Pitchfork revises its official stance on 'The Fragile' by Nine Inch Nails


the original was the review that sucked me into hate reading Pitchfork to begin with back in 2003.

bit of a headspinner to think that the original review was published eighteen years ago. obviously Pitchfork is unrecognisable from what it was back then.

still, it’s weird to see the ontological wound that snared me in the first place healed. I actually felt bad for liking the album all this time - some arrogant indie dude skewering your favourite album when you’re 15 can do that.


I actually remember quite liking the original review, and it was a gateway for me into reading Pitchfork too. The album has definitely aged better than the review though.

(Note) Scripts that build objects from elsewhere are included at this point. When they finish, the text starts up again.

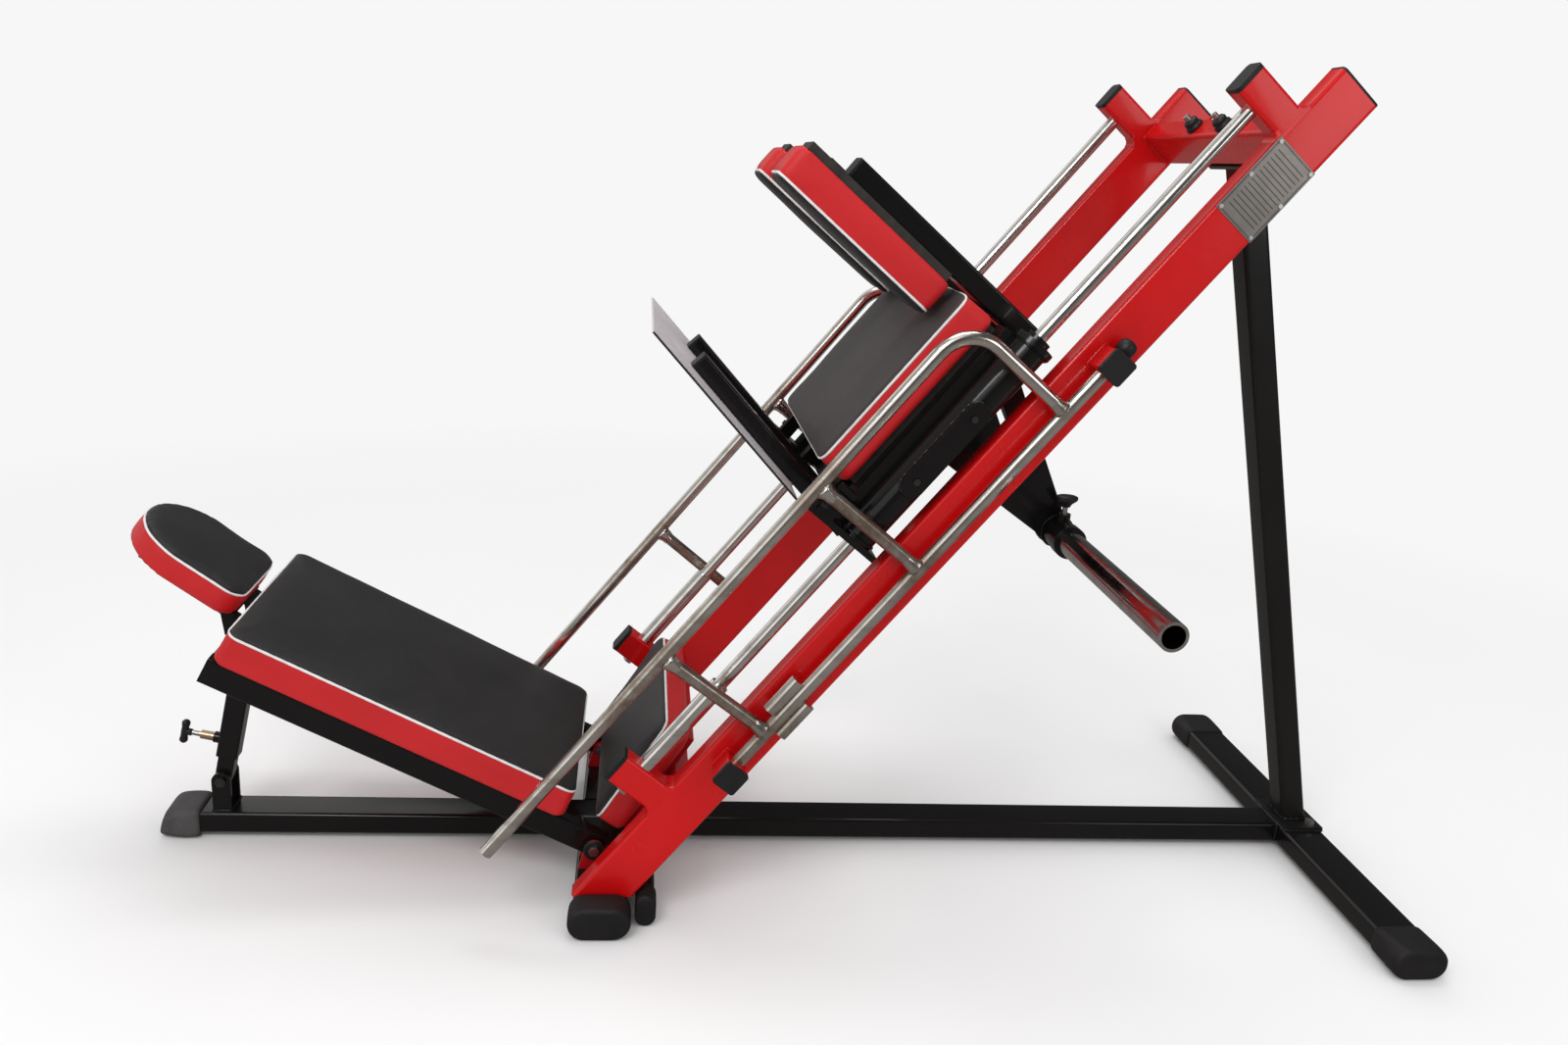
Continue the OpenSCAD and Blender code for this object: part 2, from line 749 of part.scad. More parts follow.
// Wing knob with a round hub
module clamp_knob() {
    on_clamp() difference() {
        translate([0, 0, 55]) {
            cylinder(h = 22, r = 11);
            translate([0, 0, 9]) linear_extrude(14) round_rect(44, 17, 8);
        }
        translate([0, 0, 50]) cylinder(h = 16.4, r = 5);
    }
}

module near_clamp_screw() { color("#a8a8a6") clamp_screw(); }
module far_clamp_screw() { color("#a8a8a6") mirror([0, 1, 0]) clamp_screw(); }
module near_clamp_knob() { color("#1c1c1e") clamp_knob(); }
module far_clamp_knob() { color("#1c1c1e") mirror([0, 1, 0]) clamp_knob(); }

// ---- Lock handles -----------------------------------------------------------------------

// One lock handle: pivot rod, long tube with a bent top, two cross tubes and two short stops
module lock_handle() {
    start = low_bracket_s + 6;
    color("#b9b6ae") on_rails() translate([0, -pivot_y, pivot_n]) {
        translate([start, 0, 0]) rod_x(1392 - start, handle_r);
        rotate([handle_tilt, 0, 0]) difference() {
            union() {
                translate([handle_end_s, 0, handle_reach])
                    rod_x(handle_top_s - bend_r - handle_end_s, handle_r);
                translate([handle_top_s - bend_r, 0, handle_reach - bend_r]) rotate([90, 0, 0])
                    rotate_extrude(angle = 90) translate([bend_r, 0]) circle(handle_r);
                translate([handle_top_s, 0, 0]) cylinder(h = handle_reach - bend_r, r = handle_r);
                for (s = cross_s) translate([s, 0, 0]) cylinder(h = handle_reach, r = handle_r);
                for (n = [-1, 1]) translate([510 + 12 * n, 0, n * 24]) rod_x(75, handle_r);
            }
            translate([handle_end_s - eps, 0, handle_reach]) rod_x(80, handle_r - 2);
        }
    }
}

module handle_cap() {
    color("#1c1c1e") on_rails() translate([top_bracket_s + bracket_w + 4, -pivot_y, pivot_n]) difference() {
        rod_x(24, 16);
        translate([-eps, 0, 0]) rod_x(1392 - top_bracket_s - bracket_w - 4 + eps, handle_r);
    }
}

module near_lock_handle() { lock_handle(); }
module far_lock_handle() { mirror([0, 1, 0]) lock_handle(); }
module near_handle_cap() { handle_cap(); }
module far_handle_cap() { mirror([0, 1, 0]) handle_cap(); }

// ---- Bench ------------------------------------------------------------------------------

// Side tubes, cross tubes and the bracket with the top pin of the strut
module bench_frame() {
    color("#141414") on_bench() {
        difference() {
            union() {
                both() translate([-bench_end_a, -side_y, side_m + side_h / 2])
                    tube_x(bench_end_a + 18, side_w, side_h, 5);
                both() translate([0, -side_y, 0]) rod_y(side_w - 2 * wall, 18);
            }
            both() translate([0, -side_y, 0]) rod_y(side_w + 2, hinge_r + run);
        }
        for (a = [130, 430, bench_end_a - 15]) translate([-a, 0, side_m + side_h / 2])
            tube_y(2 * side_y - side_w, 30, side_h, 5);
        for (y = [-24, 18]) translate([-pin_a - 20, y, pin_m - 12]) cube([40, ear_t, side_m - pin_m + 12]);
        translate([-pin_a, 0, pin_m]) rod_y(48, 6);
    }
}

module bench_pad() {
    color("#252324") on_bench() translate([-pad_a - bench_pad_len / 2, 0, pad_m])
        linear_extrude(bench_pad_t) round_rect(bench_pad_len, bench_pad_w, 26);
}

// Headrest coordinates: -x runs along the headrest, z = 0 is its underside
module on_headrest() {
    on_bench() translate([-head_a, 0, head_m]) rotate([0, headrest_extra, 0]) children();
}

module headrest_plate() {
    bar_w = 30;
    color("#141414") {
        on_headrest() translate([-headrest_len + 45, -75, -6]) cube([headrest_len - 45, 150, 6]);
        difference() {
            for (y = [-45, 75]) on_headrest() translate([0, y, 0]) rotate([90, 0, 0]) linear_extrude(bar_w)
                polygon([[-60, -6], [20, -6], [20, -44], [8, -44], [-20, -14], [-60, -10]]);
            on_bench() translate([-bench_end_a, -trim / 2, -trim / 2]) cube([trim, trim, trim]);
        }
    }
}

module headrest_pad() {
    color("#c01d22") on_headrest() linear_extrude(headrest_t) {
        translate([-headrest_len + headrest_w / 2, 0]) circle(headrest_w / 2);
        translate([-headrest_len + headrest_w / 2, -headrest_w / 2])
            square([headrest_len - headrest_w / 2 - 22, headrest_w]);
        translate([-40, -headrest_w / 2 + 40]) square([40, headrest_w - 80]);
        for (y = [-1, 1]) translate([-40, y * (headrest_w / 2 - 40)]) circle(40);
    }
}

// ---- Strut ------------------------------------------------------------------------------

// Inner square tube, with its lug on the base bolt and the row of height holes
module strut_inner() {
    color("#141414") on_strut() difference() {
        union() {
            rod_y(42, 16);
            tube_z(222, inner_w, inner_w, 4);
        }
        rod_y(44, 6 + run);
        for (i = [0:4]) translate([-inner_w / 2 - eps, 0, pin_h + 26 * i]) rod_x(8, 5 + run);
    }
}

// Outer square tube, with its top tongue and the weld nut of the pull pin
module strut_outer() {
    tube_low = 49;
    tube_top = 250;
    color("#141414") on_strut() difference() {
        union() {
            translate([0, 0, tube_low]) tube_z(tube_top - tube_low, outer_w, outer_w, 5);
            translate([-outer_w / 2, -outer_w / 2, tube_top]) cube([outer_w, outer_w, 5]);
            rotate([90, 0, 0]) linear_extrude(14, center = true) {
                translate([0, strut_len]) circle(14);
                translate([-14, tube_top + 5]) square([28, strut_len - tube_top - 5]);
            }
            translate([-outer_w / 2 - 12, 0, pin_h]) rod_x(12, 11);
        }
        translate([0, 0, strut_len]) rod_y(30, 6 + 4);
        translate([-outer_w / 2 - 14, 0, pin_h]) rod_x(20, 5 + run);
    }
}

module pin_housing() {
    color("#b9a06a") on_strut() translate([-outer_w / 2 - 12 - 25, 0, pin_h]) difference() {
        rod_x(25, 8.5);
        translate([-eps, 0, 0]) rod_x(27, 5 + run);
    }
}

module pull_pin() {
    color("#8e8c86") on_strut() translate([-pull_x, 0, pin_h]) rod_x(pull_x - inner_w / 2 - 0.6, 5);
}

// T-shaped handle on the pull pin
module pull_pin_handle() {
    color("#1c1c1e") on_strut() translate([-pull_x, 0, pin_h]) difference() {
        union() {
            translate([0, 0, -24]) cylinder(h = 48, r = 7);
            rod_x(14, 7);
        }
        rod_x(20, 5);
    }
}

base_rail();
base_end_cap();
front_feet();
front_foot_caps();
rear_foot();
rear_foot_caps();
side_rails();
tube_plugs();
rod_brackets();
guide_rods();
rod_collars();
crossbar();
crossbar_nuts();
upright_post();
frame_bolts();
name_plate();
plate_rivets();
handle_brackets();
handle_bracket_caps();
hinge_ears();
hinge_bolts();
seat_bracket();
seat_pad();
strut_ears();
strut_bolt();
bearing_sleeves();
guide_bushes();
catch_plates();
bush_plates();
bush_screws();
carriage_frame();
back_board();
back_pad();
shoulder_arms();
shoulder_boards();
shoulder_pads();
foot_plate();
foot_plate_arms();
arm_plugs();
horn_hangers();
horn_tube();
near_horn();
far_horn();
near_clamp_screw();
far_clamp_screw();
near_clamp_knob();
far_clamp_knob();
near_lock_handle();
far_lock_handle();
near_handle_cap();
far_handle_cap();
bench_frame();
bench_pad();
headrest_plate();
headrest_pad();
strut_inner();
strut_outer();
pin_housing();
pull_pin();
pull_pin_handle();
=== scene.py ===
"""Looks of the leg press and hack squat machine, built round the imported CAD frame. Metres, +Z up."""
import math
import random

import bmesh
import bpy
from mathutils import Matrix, Vector, noise
from mathutils.bvhtree import BVHTree


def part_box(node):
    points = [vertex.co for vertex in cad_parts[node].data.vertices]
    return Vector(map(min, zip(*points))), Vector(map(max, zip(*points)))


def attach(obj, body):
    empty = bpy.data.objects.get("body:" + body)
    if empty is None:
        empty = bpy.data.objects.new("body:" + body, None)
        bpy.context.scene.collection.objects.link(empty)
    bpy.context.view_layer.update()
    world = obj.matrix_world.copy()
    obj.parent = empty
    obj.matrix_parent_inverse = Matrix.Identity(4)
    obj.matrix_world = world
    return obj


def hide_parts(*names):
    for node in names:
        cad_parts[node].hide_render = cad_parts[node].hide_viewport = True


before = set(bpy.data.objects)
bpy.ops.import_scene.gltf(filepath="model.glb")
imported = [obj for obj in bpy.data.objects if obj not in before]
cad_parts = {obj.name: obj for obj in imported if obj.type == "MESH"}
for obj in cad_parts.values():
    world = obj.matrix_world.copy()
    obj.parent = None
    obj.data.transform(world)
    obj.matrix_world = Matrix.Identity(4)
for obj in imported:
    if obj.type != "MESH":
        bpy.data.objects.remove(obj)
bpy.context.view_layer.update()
rng = random.Random(11)

# ---- Frames of the machine ---------------------------------------------------------------------
low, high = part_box("rear_foot")
REAR_X = 1.515
SHIFT = (low.x + high.x) / 2 - REAR_X
RAIL = math.radians(52.5)
ALONG, ACROSS = (math.cos(RAIL), 0, math.sin(RAIL)), (-math.sin(RAIL), 0, math.cos(RAIL))
M_MACHINE = Matrix.Translation((SHIFT, 0, 0))
M_RAIL = M_MACHINE @ Matrix.Rotation(-RAIL, 4, "Y")
HINGE_X, HINGE_Z = -0.035, 0.097
BENCH_TILT, HEAD_TILT, STRUT_TILT = math.radians(26.5), math.radians(9), math.radians(11.4512)
M_BENCH = M_MACHINE @ Matrix.Translation((HINGE_X, 0, HINGE_Z)) @ Matrix.Rotation(BENCH_TILT, 4, "Y")
M_HEAD = M_BENCH @ Matrix.Translation((-0.786, 0, 0.054)) @ Matrix.Rotation(HEAD_TILT, 4, "Y")
M_STRUT = M_MACHINE @ Matrix.Translation((-0.775, 0, 0.120)) @ Matrix.Rotation(STRUT_TILT, 4, "Y")
SMALL_X, FRONT_X = 0.066, -0.018
HANDLE_Y, HANDLE_N, HANDLE_LEAN = 0.342, 0.044, math.radians(4)
HANDLE_REACH = 0.238
HORN_S, HORN_N, CLAMP_Y = 1.089, -0.182, 0.188
ROD_Y, ROD_N, SLEEVE_R = 0.292, 0.150, 0.0325
SIDES = ((-1, "near"), (1, "far"))

# ---- Material building blocks ------------------------------------------------------------------


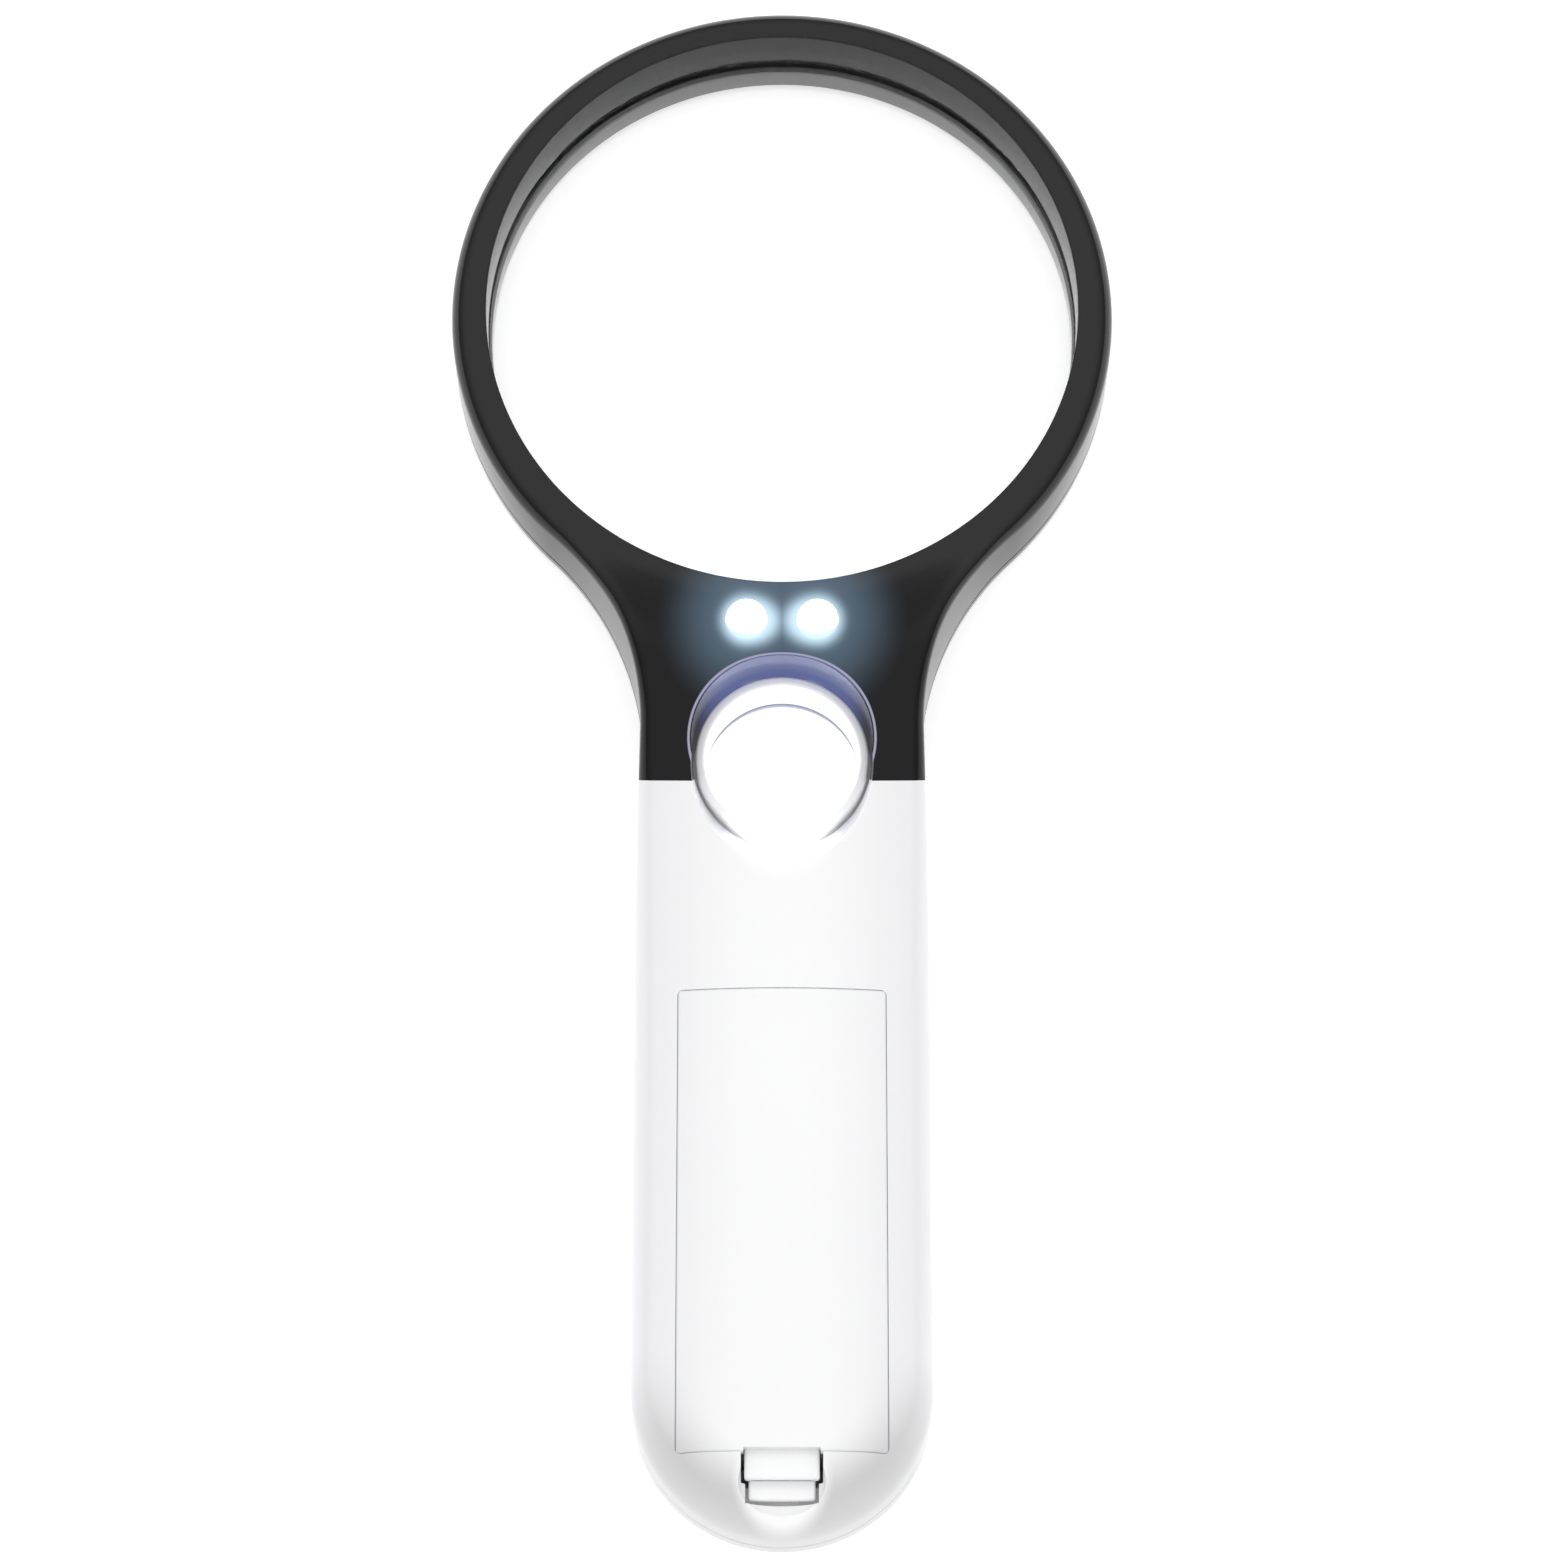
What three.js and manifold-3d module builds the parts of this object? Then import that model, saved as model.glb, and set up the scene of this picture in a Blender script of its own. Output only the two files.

I was compelled by the way they hated all the music I liked, apart from Radiohead. I wanted to know what they actually did like, and the answer was largely, “a bunch of stuff you’ve never heard of”.

plus, Muse picked a Pavement song on this MTV2 feature they did that summer, and I thought it was weird and boring, and it turned out Pitchfork thought Pavement were great and Muse were mediocre.

very odd to see this particular revision, tho.


No one’s changed stance, these reviews were written by 2 different people.


But how many Pitchfork critics can you name from the top of your head? It’s rare that such an influential site should fail to produce a single noteworthy critic. Pitchfork appears to be the rare example of a music publication that believes in a party line. They might have been written by two different people, but as they both appear on Pitchfork, they’re both to be taken as the voice of Pitchfork.

I mean, read this review of a Beastie Boys album. It served as the writer’s resignation letter: http://pitchfork.com/reviews/albums/608-to-the-5-boroughs/


woah, never read that before. it’s great.


Pitchfork 1997-2004 is a very different beast to Pitchfork since 2004, may as well be a different site. There’d never be anything like that Travistan or Boy With the Arab Strap review these days


Chris Ott has some good things on p4k

P4k ended up having to remove all his writing because he threatened to sue bc he wasn’t getting paid


Remember Buddyhead?


They’ve been all over trent reznor’s nuts for the last 5 years


Listened to this all the way through for the first time today. Total coincidence, had no idea a remaster was on the cards.


I believe it’s true that P4K’s senior ‘team’ decides the score for major releases and then assigns a writer who concurs (tho I doubt they did 18yrs back)


I remember nme giving The Downward Spiral 4/10. Total wankers. People really gave anything industrial shit reviews around those time. Curve got a lot of stick for heading in an industrial direction around Cuckoo. Revolting Cocks were given a rough ride (though, to be fair, they were quite poor).


Fantastic. Absolutely nails how it feels to be in love with music.


See also:


I knew Brent DiCrescenzo back in the day and would read his reviews regardless of who he was reviewing, more for entertainment values than content.

I can name Ian Cohen, Laura Snapes off the top of my head and recognise their styles, Laura particularly.


That review made me look out for Jmoke Jhops when I first visited NY. Didn’t see any though.


Sad to think that Travistan review pretty much destroyed the first solo album from the frontman of my favourite band at the time. It wasn’t a great album, but Represent alone made it deserve a higher score than that. So many reviews that came out of it shortly after that Pitchfork one which criticised exactly the same things, no-one daring to say it was any good. Can’t remember if it’s my memory distortion but I think it came out before the album was released, when they weren’t as strict about when exactly reviews went up on the site, I can’t remember though.

Conversely, Travis nor the reformed D-Plan didn’t release anything worthy of their back catalogue post-Change, so maybe the review was just a convenient scapegoat after all. It seemed to be when they moved away from all of their hardcore influences that only the Ben Folds-esque quirky shit was what remained. All Y’all was the best example of it working in my opinion, but even that was patchy.

I’d have written them off entirely if it weren’t for me liking this track so much https://theburlies.bandcamp.com/track/the-ocean.

Anyway, I’ve gone off on a tangent.


The Travistan review feels like the last gasp of the old version of Pitchfork.


Though the second review there acknowledges the original one. Not sure that occurs in the new review for The Fragile.